- **GIVEN REQUEST**
The entries below are to be written out again without alteration.

** start MATERIAL TO PROCESS **

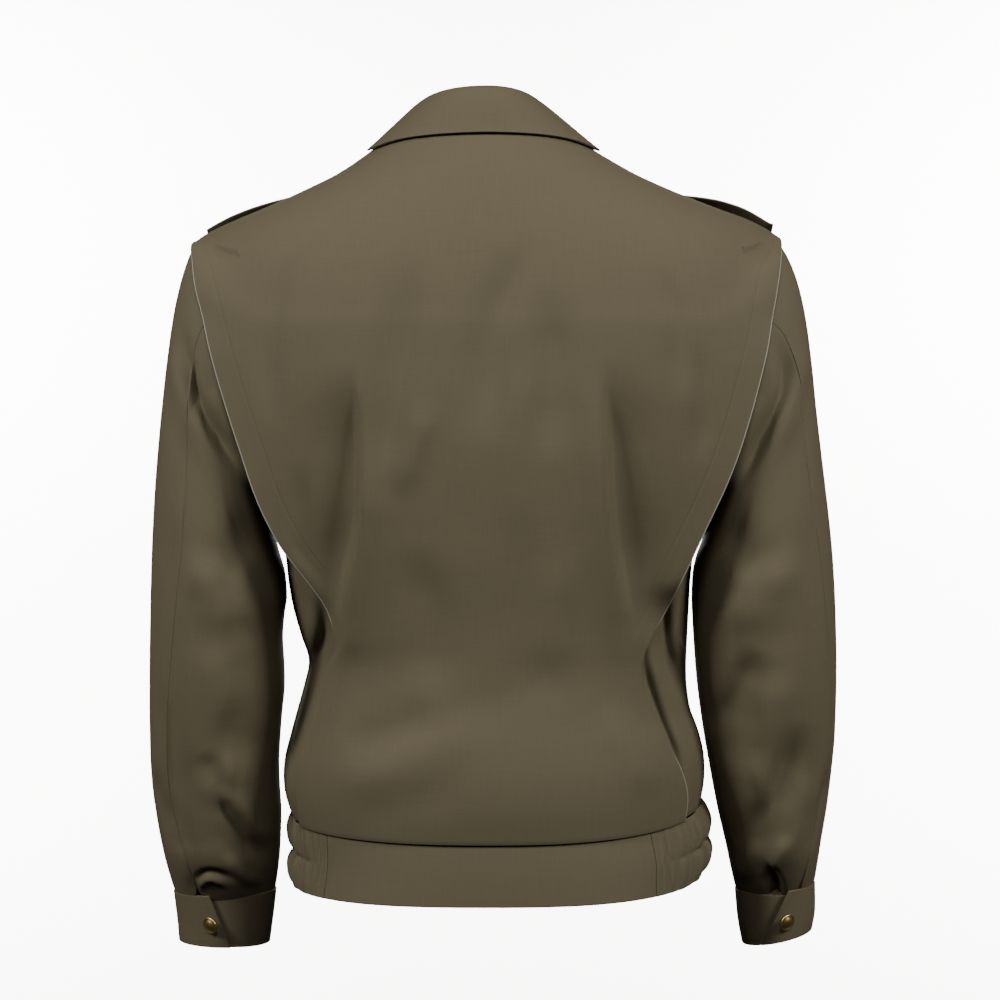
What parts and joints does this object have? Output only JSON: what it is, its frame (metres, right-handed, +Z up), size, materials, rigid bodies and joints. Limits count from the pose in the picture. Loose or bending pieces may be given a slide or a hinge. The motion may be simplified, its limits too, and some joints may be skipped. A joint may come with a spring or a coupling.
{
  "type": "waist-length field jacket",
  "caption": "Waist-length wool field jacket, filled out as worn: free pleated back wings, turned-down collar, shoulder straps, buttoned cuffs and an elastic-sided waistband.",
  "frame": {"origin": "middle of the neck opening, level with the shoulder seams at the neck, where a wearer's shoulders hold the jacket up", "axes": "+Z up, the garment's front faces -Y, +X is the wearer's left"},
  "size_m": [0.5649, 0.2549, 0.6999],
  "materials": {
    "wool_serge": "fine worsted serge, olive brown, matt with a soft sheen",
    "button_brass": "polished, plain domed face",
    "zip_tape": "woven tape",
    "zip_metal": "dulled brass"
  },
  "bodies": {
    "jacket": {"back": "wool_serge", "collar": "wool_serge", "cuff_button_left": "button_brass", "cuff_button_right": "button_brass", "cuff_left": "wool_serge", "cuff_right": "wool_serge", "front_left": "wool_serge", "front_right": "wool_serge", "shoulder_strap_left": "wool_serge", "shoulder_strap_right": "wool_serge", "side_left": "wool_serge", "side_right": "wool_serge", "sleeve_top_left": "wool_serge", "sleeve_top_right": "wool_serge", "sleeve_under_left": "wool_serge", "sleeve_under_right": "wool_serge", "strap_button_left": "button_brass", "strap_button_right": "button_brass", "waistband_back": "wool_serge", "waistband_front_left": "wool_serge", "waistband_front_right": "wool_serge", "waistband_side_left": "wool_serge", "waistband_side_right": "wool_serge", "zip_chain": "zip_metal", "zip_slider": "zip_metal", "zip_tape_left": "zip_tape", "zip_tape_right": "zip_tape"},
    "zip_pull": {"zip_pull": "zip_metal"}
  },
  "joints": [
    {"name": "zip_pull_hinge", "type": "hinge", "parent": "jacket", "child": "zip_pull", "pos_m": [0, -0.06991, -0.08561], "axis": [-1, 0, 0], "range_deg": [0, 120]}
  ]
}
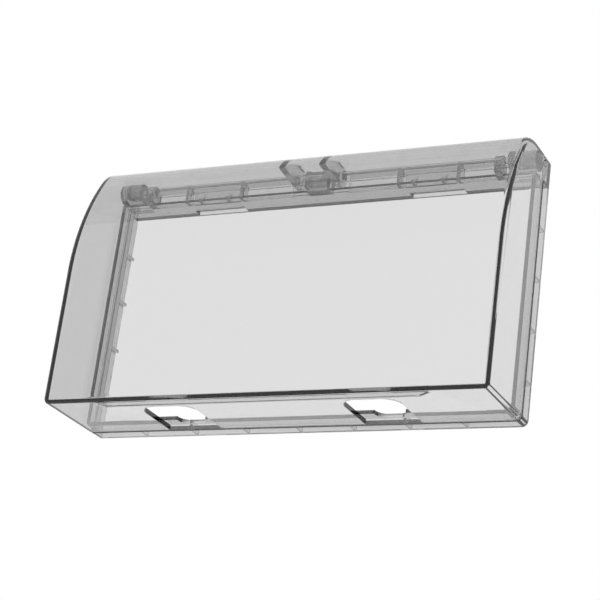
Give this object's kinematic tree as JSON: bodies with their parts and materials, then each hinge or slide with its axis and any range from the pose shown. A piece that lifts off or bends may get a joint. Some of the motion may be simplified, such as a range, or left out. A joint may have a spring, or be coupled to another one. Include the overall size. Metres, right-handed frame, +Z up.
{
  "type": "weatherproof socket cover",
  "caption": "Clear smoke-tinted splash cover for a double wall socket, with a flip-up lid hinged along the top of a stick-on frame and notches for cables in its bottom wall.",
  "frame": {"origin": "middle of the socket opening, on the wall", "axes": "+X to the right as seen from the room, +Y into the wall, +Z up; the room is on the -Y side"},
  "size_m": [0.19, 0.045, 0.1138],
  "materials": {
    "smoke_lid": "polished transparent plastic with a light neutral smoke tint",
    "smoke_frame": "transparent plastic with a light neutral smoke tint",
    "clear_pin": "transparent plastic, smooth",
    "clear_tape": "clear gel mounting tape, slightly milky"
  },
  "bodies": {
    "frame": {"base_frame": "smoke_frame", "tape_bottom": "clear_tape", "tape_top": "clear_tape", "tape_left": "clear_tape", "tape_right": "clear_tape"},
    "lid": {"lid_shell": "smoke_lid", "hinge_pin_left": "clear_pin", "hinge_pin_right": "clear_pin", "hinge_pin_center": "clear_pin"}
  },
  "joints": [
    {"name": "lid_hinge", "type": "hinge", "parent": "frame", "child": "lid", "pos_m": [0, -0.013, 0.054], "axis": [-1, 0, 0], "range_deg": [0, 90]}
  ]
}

** end MATERIAL TO PROCESS **

- **RESULT BELOW**
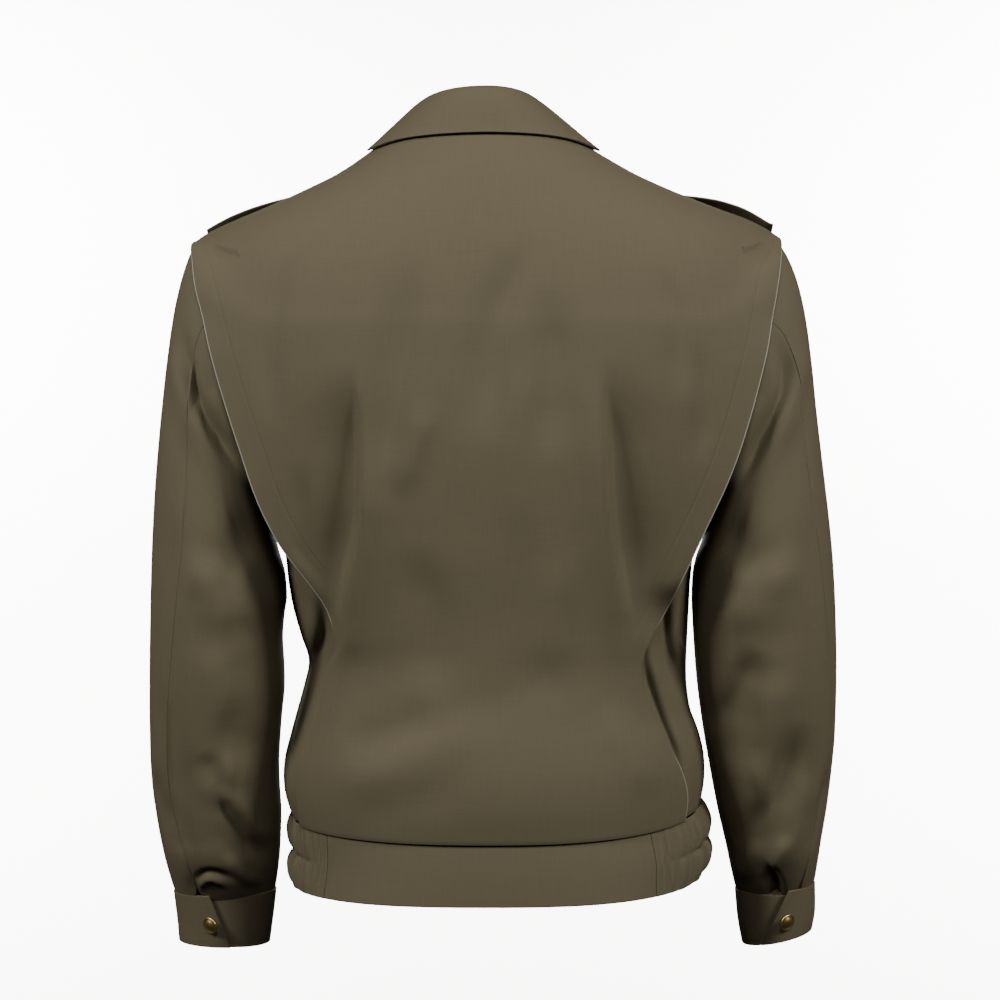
What parts and joints does this object have? Output only JSON: what it is, its frame (metres, right-handed, +Z up), size, materials, rigid bodies and joints. Limits count from the pose in the picture. Loose or bending pieces may be given a slide or a hinge. The motion may be simplified, its limits too, and some joints may be skipped. A joint may come with a spring or a coupling.
{
  "type": "waist-length field jacket",
  "caption": "Waist-length wool field jacket, filled out as worn: free pleated back wings, turned-down collar, shoulder straps, buttoned cuffs and an elastic-sided waistband.",
  "frame": {"origin": "middle of the neck opening, level with the shoulder seams at the neck, where a wearer's shoulders hold the jacket up", "axes": "+Z up, the garment's front faces -Y, +X is the wearer's left"},
  "size_m": [0.5649, 0.2549, 0.6999],
  "materials": {
    "wool_serge": "fine worsted serge, olive brown, matt with a soft sheen",
    "button_brass": "polished, plain domed face",
    "zip_tape": "woven tape",
    "zip_metal": "dulled brass"
  },
  "bodies": {
    "jacket": {"back": "wool_serge", "collar": "wool_serge", "cuff_button_left": "button_brass", "cuff_button_right": "button_brass", "cuff_left": "wool_serge", "cuff_right": "wool_serge", "front_left": "wool_serge", "front_right": "wool_serge", "shoulder_strap_left": "wool_serge", "shoulder_strap_right": "wool_serge", "side_left": "wool_serge", "side_right": "wool_serge", "sleeve_top_left": "wool_serge", "sleeve_top_right": "wool_serge", "sleeve_under_left": "wool_serge", "sleeve_under_right": "wool_serge", "strap_button_left": "button_brass", "strap_button_right": "button_brass", "waistband_back": "wool_serge", "waistband_front_left": "wool_serge", "waistband_front_right": "wool_serge", "waistband_side_left": "wool_serge", "waistband_side_right": "wool_serge", "zip_chain": "zip_metal", "zip_slider": "zip_metal", "zip_tape_left": "zip_tape", "zip_tape_right": "zip_tape"},
    "zip_pull": {"zip_pull": "zip_metal"}
  },
  "joints": [
    {"name": "zip_pull_hinge", "type": "hinge", "parent": "jacket", "child": "zip_pull", "pos_m": [0, -0.06991, -0.08561], "axis": [-1, 0, 0], "range_deg": [0, 120]}
  ]
}
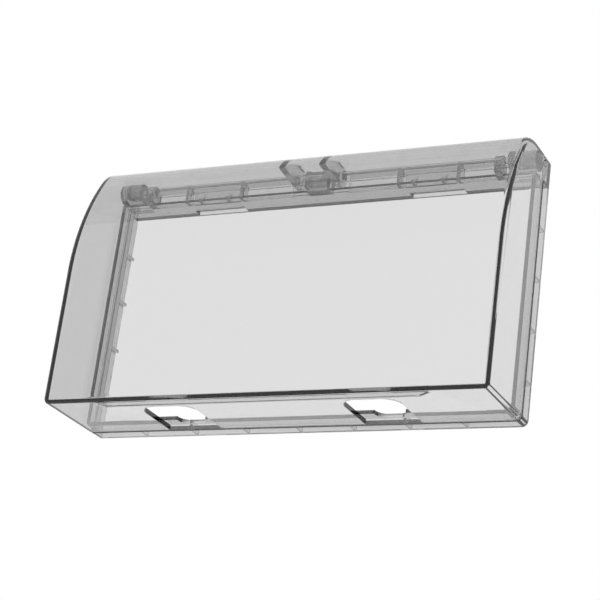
Give this object's kinematic tree as JSON: bodies with their parts and materials, then each hinge or slide with its axis and any range from the pose shown. A piece that lifts off or bends may get a joint. Some of the motion may be simplified, such as a range, or left out. A joint may have a spring, or be coupled to another one. Include the overall size. Metres, right-handed frame, +Z up.
{
  "type": "weatherproof socket cover",
  "caption": "Clear smoke-tinted splash cover for a double wall socket, with a flip-up lid hinged along the top of a stick-on frame and notches for cables in its bottom wall.",
  "frame": {"origin": "middle of the socket opening, on the wall", "axes": "+X to the right as seen from the room, +Y into the wall, +Z up; the room is on the -Y side"},
  "size_m": [0.19, 0.045, 0.1138],
  "materials": {
    "smoke_lid": "polished transparent plastic with a light neutral smoke tint",
    "smoke_frame": "transparent plastic with a light neutral smoke tint",
    "clear_pin": "transparent plastic, smooth",
    "clear_tape": "clear gel mounting tape, slightly milky"
  },
  "bodies": {
    "frame": {"base_frame": "smoke_frame", "tape_bottom": "clear_tape", "tape_top": "clear_tape", "tape_left": "clear_tape", "tape_right": "clear_tape"},
    "lid": {"lid_shell": "smoke_lid", "hinge_pin_left": "clear_pin", "hinge_pin_right": "clear_pin", "hinge_pin_center": "clear_pin"}
  },
  "joints": [
    {"name": "lid_hinge", "type": "hinge", "parent": "frame", "child": "lid", "pos_m": [0, -0.013, 0.054], "axis": [-1, 0, 0], "range_deg": [0, 90]}
  ]
}